Nous pouvons les aider. Le Fonds monétaire international entretient un dialogue permanent avec ses pays membres sur les moyens d’assurer la stabilité et la croissance de l’économie. La participation des femmes à la vie active fait partie intégrante de cette équation, d’autant plus que de nombreux pays se débattent actuellement avec les conséquences budgétaires du vieillissement de la population et du niveau élevé de la dette publique. L’accès des PME aux financements est aussi une question cruciale. Nous n’avons pas l’expertise requise pour traiter tous les éléments complexes de ce dossier, mais nous pouvons attirer l’attention sur certains aspects et faire appel à d’autres spécialistes.

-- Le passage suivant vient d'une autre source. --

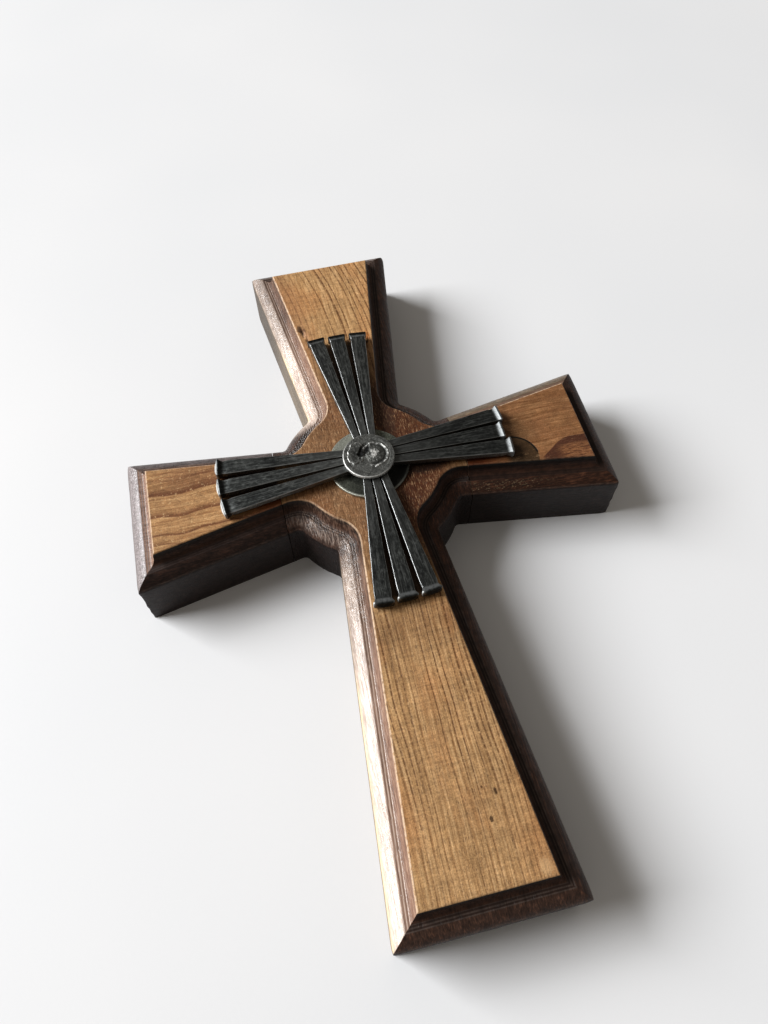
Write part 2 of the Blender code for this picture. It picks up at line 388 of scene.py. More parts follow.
class Side:
    """One sawn side of an arm: the line from its neck at the hub out to the arm's end."""

    def __init__(self, quarter, reach, end_width, neck_width, lean, turn):
        direction = quarter * QUARTER
        self.along = np.array([math.cos(direction), math.sin(direction)])
        across = np.array([-self.along[1], self.along[0]])
        end = self.along * reach + across * (turn * end_width / 2 + lean)
        neck = self.along * HUB_RADIUS + across * turn * neck_width / 2
        self.reach = reach
        self.line = (end - neck) / np.linalg.norm(end - neck)
        self.outward = np.array([-self.line[1], self.line[0]]) * turn
        self.offset = neck @ self.outward
        centre_out = self.offset + INNER_CORNER_RADIUS
        centre_along = math.sqrt((HUB_RADIUS + INNER_CORNER_RADIUS) ** 2 - centre_out**2)
        self.corner_centre = self.line * centre_along + self.outward * centre_out

    def at(self, distance, inset):
        """Where the line, moved in by each inset, crosses the square line at each distance."""
        out = self.outward * (self.offset - inset)[:, None]
        t = (distance - out @ self.along) / (self.line @ self.along)
        return out + self.line * t[:, None]

    def corner_angles(self):
        """Angles, seen from the arc's centre, of the touch on the line and of that on the hub."""
        to_line = math.atan2(-self.outward[1], -self.outward[0])
        to_hub = math.atan2(-self.corner_centre[1], -self.corner_centre[0])
        return to_line, to_line + math.remainder(to_hub - to_line, math.tau)

    def touch(self, inset):
        """Where each inset line runs into the inner corner's arc."""
        return self.corner_centre - self.outward * (INNER_CORNER_RADIUS + inset)[:, None]


def arm_sides():
    """The sides of each arm, clockwise one first, by the arm's name."""
    arms = {
        "right": (0, RIGHT_REACH, SIDE_END_WIDTH, SIDE_NECK_WIDTH, RIGHT_END_LEAN),
        "top": (1, TOP_REACH, TOP_END_WIDTH, UPRIGHT_NECK_WIDTH, TOP_END_LEAN),
        "left": (2, LEFT_REACH, SIDE_END_WIDTH, SIDE_NECK_WIDTH, LEFT_END_LEAN),
        "bottom": (3, BOTTOM_REACH, BOTTOM_END_WIDTH, UPRIGHT_NECK_WIDTH, 0.0),
    }
    return {name: (Side(*arm, -1), Side(*arm, 1)) for name, arm in arms.items()}


def straight(start, end, spacing, ease=0.6):
    """Rows of points from start to just before end, closer together near both ends."""
    length = np.linalg.norm(end[0] - start[0])
    count = max(3, int(length / spacing))
    t = np.arange(count) / count
    t = t - ease * np.sin(2 * np.pi * t) / (2 * np.pi)
    return start[:, None] + (end - start)[:, None] * t[None, :, None]


def arc(centre, radius, start, end, spacing):
    """Rows of points on arcs of each radius, from one angle to just before the other."""
    count = max(6, int(abs(end - start) * radius.max() / spacing))
    angle = start + (end - start) * np.arange(count) / count
    turned = np.stack([np.cos(angle), np.sin(angle)], axis=-1)
    return centre + radius[:, None, None] * turned[None]


def hub_quarter(leaving, arriving, inset, spacing):
    """Two inner corners and the hub's round between them, from one arm's side to the next arm's."""
    out_start, out_end = leaving.corner_angles()
    in_start, in_end = arriving.corner_angles()
    hub_start = math.atan2(leaving.corner_centre[1], leaving.corner_centre[0])
    hub_end = math.atan2(arriving.corner_centre[1], arriving.corner_centre[0])
    hub_end = hub_start + math.remainder(hub_end - hub_start, math.tau)
    small = INNER_CORNER_RADIUS + inset
    return [
        arc(leaving.corner_centre, small, out_start, out_end, spacing),
        arc(np.zeros(2), HUB_RADIUS - inset, hub_start, hub_end, spacing),
        arc(arriving.corner_centre, small, in_end, in_start, spacing),
    ]


def arm_end(low, high, inset, spacing):
    """Out along one side of an arm, across its end, and the start of the way back."""
    reach = low.reach - inset
    near, far = low.at(reach, inset), high.at(reach, inset)
    return [
        straight(low.touch(inset), near, spacing),
        straight(near, far, spacing),
        straight(far, high.touch(inset), spacing),
    ]


def upright_outline(inset, spacing):
    """The upright board's outline at each inset: both long arms, the hub, and the two seams."""
    sides = arm_sides()
    pieces = []
    names = ("right", "top", "left", "bottom")
    for name, following in zip(names, names[1:] + names[:1]):
        low, high = sides[name]
        if name in ("top", "bottom"):
            pieces += arm_end(low, high, inset, spacing)
        else:
            seam = np.full(len(inset), UPRIGHT_HALF)
            near, far = low.at(seam, inset), high.at(seam, inset)
            pieces.append(straight(low.touch(inset), near, spacing))
            pieces.append(straight(near, far, 2 * spacing))
            pieces.append(straight(far, high.touch(inset), spacing))
        pieces += hub_quarter(high, sides[following][0], inset, spacing)
    return np.concatenate(pieces, axis=1)


def arm_outline(name, inset, spacing):
    """A side arm's outline at each inset: the seam, both sides and the end."""
    low, high = arm_sides()[name]
    seam = np.full(len(inset), ARM_START)
    reach = low.reach - inset
    corners = [low.at(seam, inset), low.at(reach, inset), high.at(reach, inset), high.at(seam, inset)]
    following = corners[1:] + corners[:1]
    return np.concatenate([straight(a, b, spacing) for a, b in zip(corners, following)], axis=1)


def routed_edge():
    """The edge's profile from the wall's foot up to the field, as insets and heights.

    The wall, the round, two thin quirks side by side, the hollow quarter of an ellipse
    of the cove, and a steep lip whose top is rounded by a worn radius. The round is a quarter
    of an ellipse mixed with a straight slant, so that it still rises where it meets the quirks.
    """
    wall = np.array([[FOOT_BEVEL, 0.0], [FOOT_BEVEL / 3, FOOT_BEVEL / 3], [0.0, FOOT_BEVEL]])
    heights = np.linspace(FOOT_BEVEL, WALL_HEIGHT, 9)[1:-1]
    rise = np.stack([np.zeros_like(heights), heights], axis=-1)
    angle = np.linspace(0, QUARTER, 18)
    run = 1 - np.cos(angle)
    climb = (1 - ROUND_SLANT) * np.sin(angle) + ROUND_SLANT * run
    bulge = np.stack([ROUND_WIDTH * run, WALL_HEIGHT + ROUND_RISE * climb], axis=-1)
    shoulder = WALL_HEIGHT + ROUND_RISE
    turns = np.arange(1, 2 * QUIRK_COUNT)
    quirk_insets = ROUND_WIDTH + turns * QUIRK_WIDTH / 2
    quirks = np.stack([quirk_insets, shoulder - QUIRK_DEPTH * (turns % 2)], axis=-1)
    angle = np.linspace(0, QUARTER, 10)
    start = ROUND_WIDTH + QUIRK_COUNT * QUIRK_WIDTH
    cove_insets = start + COVE_WIDTH * np.sin(angle)
    hollow = np.stack([cove_insets, shoulder + COVE_RISE * (1 - np.cos(angle))], axis=-1)
    turn = np.linspace(0, QUARTER, 6)
    lip_insets = FIELD_INSET + ARRIS_RADIUS * (1 - np.cos(turn))
    arris = np.stack([lip_insets, BOARD_THICKNESS - ARRIS_RADIUS * (1 - np.sin(turn))], axis=-1)
    return np.concatenate([wall, rise, bulge, quirks, hollow, arris])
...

En outre, nous pouvons mettre à profit notre expertise en matière de finances publiques pour chercher à déterminer si le régime fiscal et l’affectation des ressources publiques contribuent à l’égalité des sexes et améliorent les débouchés économiques des femmes.

Aujourd’hui, alors que nous célébrons la Journée des Femmes, nous constatons à la fois des progrès extraordinaires et des obstacles redoutables. Mais je suis optimiste par nature et je regarde par delà ces obstacles; nos filles et petites-filles auront de meilleures possibilités encore que n’en ont les femmes aujourd’hui. Et n’oublions jamais que lorsque les femmes sont à même de développer tout leur potentiel, elles ne sont pas les seules à en bénéficier; le monde entier y gagne.